Science, 365, 1017 (2019)

Optical spectrometers have been playing significant roles in our life since Sir Isaac Newton demonstrated in 1666. Up to now, they still majorly rely on the dispersion of light by prisms or gratings in free space. For in-situ measurements, it was a wide dream to miniaturize these spectrometers while keeping their resolution and spectral range.

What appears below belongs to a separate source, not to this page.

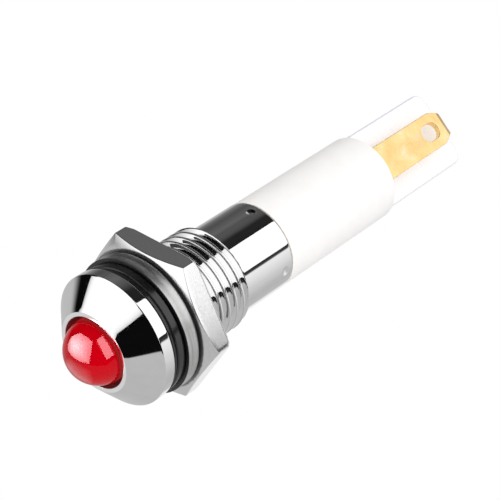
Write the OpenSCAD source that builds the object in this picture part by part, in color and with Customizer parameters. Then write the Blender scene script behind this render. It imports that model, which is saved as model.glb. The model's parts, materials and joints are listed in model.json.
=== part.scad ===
// Panel pilot light: a diffused red LED in a chromed metal bezel with an M8 x 0.75
// threaded shank, a gasket, washer and thin hexagon nut for the panel, and a white
// rear tube with two flat push-on terminals kept apart by a divider plate.
// The axis of the light is Y: the lens looks to -Y and the terminals point to +Y.
// Y = 0 is the front surface of the panel, where the gasket ends; Z is up.

/* [Bezel] */
// Diameter of the rim in front of the panel
rim_d = 10; // [9.6:0.1:10.6]
// Axial length of the rim
rim_len = 0.94; // [0.7:0.02:1.2]
// Axial length of the polished cone in front of the rim
cone_len = 1.72; // [1.4:0.02:2.2]
// Outer diameter of the flat lip at the nose
lip_d = 6.14; // [5.9:0.02:6.6]
// Diameter of the hole that the lens looks through
nose_hole_d = 5.46; // [5.3:0.02:5.6]
// Nominal thread diameter of the shank
thread_d = 8; // [7.9:0.05:8.1]
// Distance from the back of the rim to the end of the thread
thread_end = 8.95; // [8.2:0.05:9.4]
// Diameter of the smooth barrel behind the thread
barrel_d = 7; // [6.9:0.02:7.1]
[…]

Recently, researchers from the Cambridge Graphene Centre at the University of Cambridge have reported an ultra-compact optical spectrometer with a size down to nanoscale. They use a bandgap graded semiconductor nanowire as the active material and fabricate a series of parallel photodetectors along its length. The bandgap gradient enables the photodetectors to selectively detect the wavelengths. A target spectrum is computationally reconstructed by cross-referencing the measured set of photocurrents and response functions of each of these photodetectors. Therefore, the light dispersion and detection are conducted simultaneously in a single nanowire. Despite the simplicity in design, this nanowire spectrometer is capable of accurate monochromatic and broadband light reconstruction. This further enables macro and micro spectral imaging. This work not only opens new opportunities in in-situ spectroscopy, but also provides a new conceptual platform for rich light-matter interactions based on compound materials and semiconductors.

Baicheng Yao (University of Electronic Science and Technology of China, Chengdu, China)

doi: 10.1088/1674-4926/40/10/100201